Trust is fundamental to all banking services. Banks act as safe houses for customer funds, issuers of credit, and guarantors for new business partners. Yet despite trust serving as the cornerstone that the banking industry is built on, Acting Comptroller of the Currency Michael Hsu doesn’t think customer faith can be taken for granted.
“Trust can be defined as ‘the willingness of a party to be vulnerable to the actions of another,’” Hsu told attendees at the Woodstock Institute conference in June.
“Implicit in this definition of trust is the concept of power: The trusted party has power over the trustor. Through this lens, it is easy to see why fairness and justice are so critical to trust, and why trust is so hard to earn and so easy to lose.”
Hsu worries banks are falling short of their obligation to provide just and fair services to customers, which is a trend that could put the industry “at odds with trust, growth, and democracy.”
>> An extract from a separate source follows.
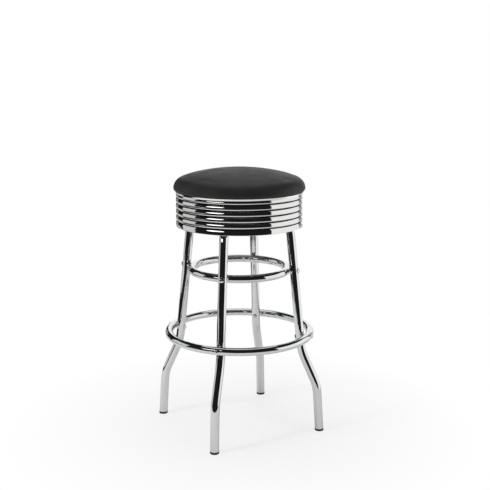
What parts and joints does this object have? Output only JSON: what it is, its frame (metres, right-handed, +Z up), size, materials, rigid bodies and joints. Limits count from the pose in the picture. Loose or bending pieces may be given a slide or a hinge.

To monitor the state of trust in the banking sector, the Office of the Comptroller of the Currency has proposed conducting an annual survey that aims to “establish a rich set of data points and measurements capturing trends in and drivers of the consumers’ trust in banking,” Hsu said. The survey would in turn inform policy making from the regulator, as well as bank products and services.
But, according to outside observers of the industry, trust in banks is hard to erode. An April report from business intelligence company Morning Consult found that 70% of consumers trusted banks to “do what is right,” even after the collapse of three regional banks in early March. In fact, Morning Consult says trust in banks actually increased after the bank failures.
“After the bank collapses, a lot of people’s trust in their own institutions stayed consistent, or even increased, because they were very glad that it wasn't their bank,” says Jaime Toplin, financial services analyst at Morning Consult.
“Trust in the industry of financial services is really consistent across the board. Since 2021, it's really hovered largely around the same level, and I think that that's partly because these relationships are very long-lasting with people,” Toplin says.
It’s not that consumers simply trust banks because there aren’t any alternatives. According to the report, only 47% of neobank users—digital-only financial service companies that provide some range of banking services—trust their institutions to “do what is right,” suggesting entrants in the space have a steep uphill battle in winning customers away from traditional banks.
Again, Toplin says the likely reason people have less trust in neobanks is because they're newer. People are less familiar with the functions of neobanks and less certain of their longevity. Moreover, across the financial industry sectors, Toplin says, trust in digital-first services is lower than in traditional institutions.
That time advantage enjoyed by banks does make it harder for neobanks and other services to break into the market, especially when trusted traditional players can launch their own digital products to rival the upstarts. Breaking into the industry, Toplin says, requires neobanks to “play up to consumer needs.”
“But it’s challenging because [neobanks] have to convince consumers that another type of institution is reliable and will do the same thing as the [traditional] industry they’re accustomed to,” Toplin says.